Machine translation helps bridge the language barriers between people and information — but historically, research has focused on creating and evaluating translation systems for only a handful of languages, usually the few most spoken languages in the world. This excludes the billions of people worldwide who don’t happen to be fluent in languages such as English, Spanish, Russian, and Mandarin.
We’ve recently made progress with machine translation systems like M2M-100, our open source model that can translate a hundred different languages. Further advances necessitate tools with which to test and compare these translation systems with one another, though.
Today, we are open-sourcing FLORES-101, a first-of-its-kind, many-to-many evaluation data set covering 101 languages from all over the world. FLORES-101 is the missing piece, the tool that enables researchers to rapidly test and improve upon multilingual translation models like M2M-100. We’re making FLORES-101 publicly available because we believe in breaking down language barriers, and that means helping empower researchers to create more diverse (and locally relevant) translation tools — ones that may make it as easy to translate from, say, Bengali to Marathi as it is to translate from English to Spanish today.
Why Evaluation Matters
Imagine trying to bake a cake — but not being able to taste it. It’s near-impossible to know whether it’s any good, and even harder to know how to improve the recipe for future attempts.
Evaluating how well translation systems perform has been a major challenge for AI researchers — and that knowledge gap has impeded progress. If researchers cannot measure or compare their results, they can’t develop better translation systems. The AI research community needed an open and easily accessible way to perform high-quality, reliable measurement of many-to-many translation model performance and then compare results with others.
Previous work on this problem relied heavily on translating in and out of English, often using proprietary data sets. But while this benefited English speakers, it was and is insufficient for many parts of the world where people need fast and accurate translation between regional languages — for instance, in India, where the constitution recognizes over 20 official languages.
FLORES-101 focuses on what are known as low-resource languages, such as Amharic, Mongolian, and Urdu, which do not currently have extensive data sets for natural language processing research. For the first time, researchers will be able to reliably measure the quality of translations through 10,100 different translation directions — for example, directly from Hindi to Thai or Swahili. For context, evaluating in and out of English would provide merely 200 translation directions.

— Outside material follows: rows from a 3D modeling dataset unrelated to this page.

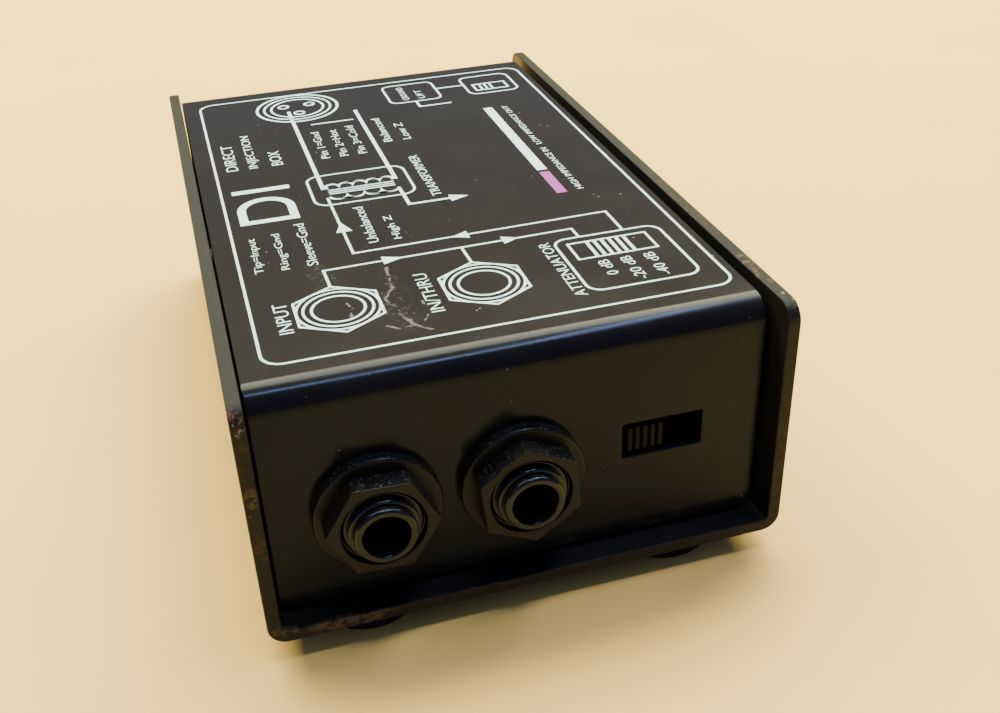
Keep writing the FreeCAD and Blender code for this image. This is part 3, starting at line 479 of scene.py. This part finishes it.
def banded_resistor():
    """Buff lacquer with coloured bands along the part's axis, which lies along Y."""
    finish = Finish("resistor_lacquer_buff", (0.50, 0.36, 0.20), 0.38)
    finish.vary(1.5, 0.85, 1.08, 0.05)
    y = finish.axis("Y")
    bands = (((-38.9, 0.34), (0.30, 0.12, 0.03)), ((-37.8, 0.34), (0.01, 0.01, 0.01)),
             ((-36.7, 0.34), (0.55, 0.06, 0.02)), ((-34.9, 0.34), (0.55, 0.36, 0.08)),
             ((45.6, 0.34), (0.30, 0.12, 0.03)), ((46.7, 0.34), (0.02, 0.02, 0.02)),
             ((48.8, 0.34), (0.55, 0.36, 0.08)))
    for (middle, half), colour in bands:
        away = finish.math("ABSOLUTE", finish.math("SUBTRACT", y, middle * MM))
        finish.blend(finish.span(away, (half + 0.06) * MM, half * MM), colour)
    finish.bump(finish.noise(0.8, detail=3.0), 0.12, 0.05)
    return finish.material


def wound_copper():
    finish = metal("winding_copper_enamel", (0.62, 0.24, 0.10), 0.30, (0.30, 0.10, 0.05))
    turns = finish.add("ShaderNodeTexWave", {"Vector": finish.place, "Scale": 480.0, "Distortion": 0.4},
                       bands_direction="Z")
    finish.bump(turns.outputs["Fac"], 0.8, 0.12)
    # painted shade: darker copper in the grooves between the turns
    finish.blend(finish.span(turns.outputs["Fac"], 0.25, 0.0, 0.0, 0.7), (0.10, 0.03, 0.015))
    return finish.material


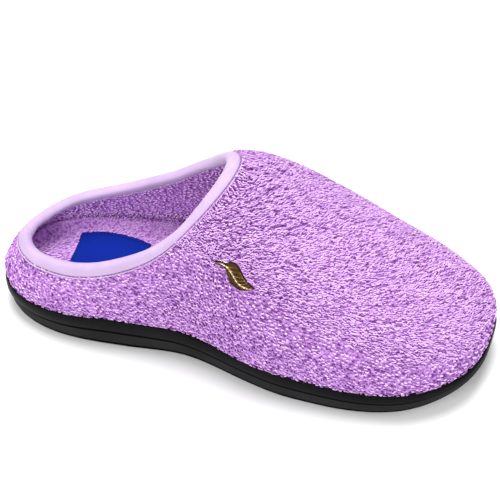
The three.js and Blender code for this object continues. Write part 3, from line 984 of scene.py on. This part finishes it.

The flexibility exhibited by FLORES is possible because we designed around many-to-many translation from the start. The data set contains the same set of sentences across all languages, enabling researchers to evaluate the performance of any and all translation directions.
Building a Benchmark
Good benchmarks are difficult to construct. They need to be able to accurately reflect meaningful differences between models so they can be used by researchers to make decisions. Translation benchmarks can be particularly difficult because the same quality standard must be met across all languages, not just a select few for which translators are more readily available.
To create FLORES, each document was first translated by a professional translator, and then verified by a human editor. Next, it proceeded to the quality-control phase, including checks for spelling, grammar, punctuation, and formatting, and comparison with translations from commercial engines. After that, a different set of translators performed human evaluation, identifying errors across numerous categories including unnatural translation, register, and grammar. Based on the number and severity of the identified errors, the translations were either sent back for retranslation or — if they met quality standards — the translations were considered complete.
What’s Next
For billions of people, especially non-English speakers, language remains a fundamental barrier to accessing information and communicating freely with other people. While there have been major advances in machine translation over the past few years, both at Facebook AI Research (FAIR) and elsewhere, a handful of languages have benefited most from these efforts. If the aim is to break down these language barriers and bring people closer together, then we must broaden our horizons.
“I think [FLORES] is a really exciting resource to help improve the representation of many languages within the machine translation community,” said Graham Neubig, Professor at the Carnegie Mellon University Language Technology Institute in the School of Computer Science. “It is certainly one of the most extensive resources that I know of that covers so many languages from all over the world, in a domain of such relevance to information access as Wikipedia text.”
The release of FLORES-101 enables accurate evaluation of many-to-many models. But that’s just the start, and by making the FLORES-101 data set available, we hope researchers will be able to accelerate work on multilingual translation models like M2M-100 and develop translation models in more languages, particularly in cases that do not necessarily involve English. Together, we believe the community can make rapid progress on low-resource machine translation that will benefit people around the world.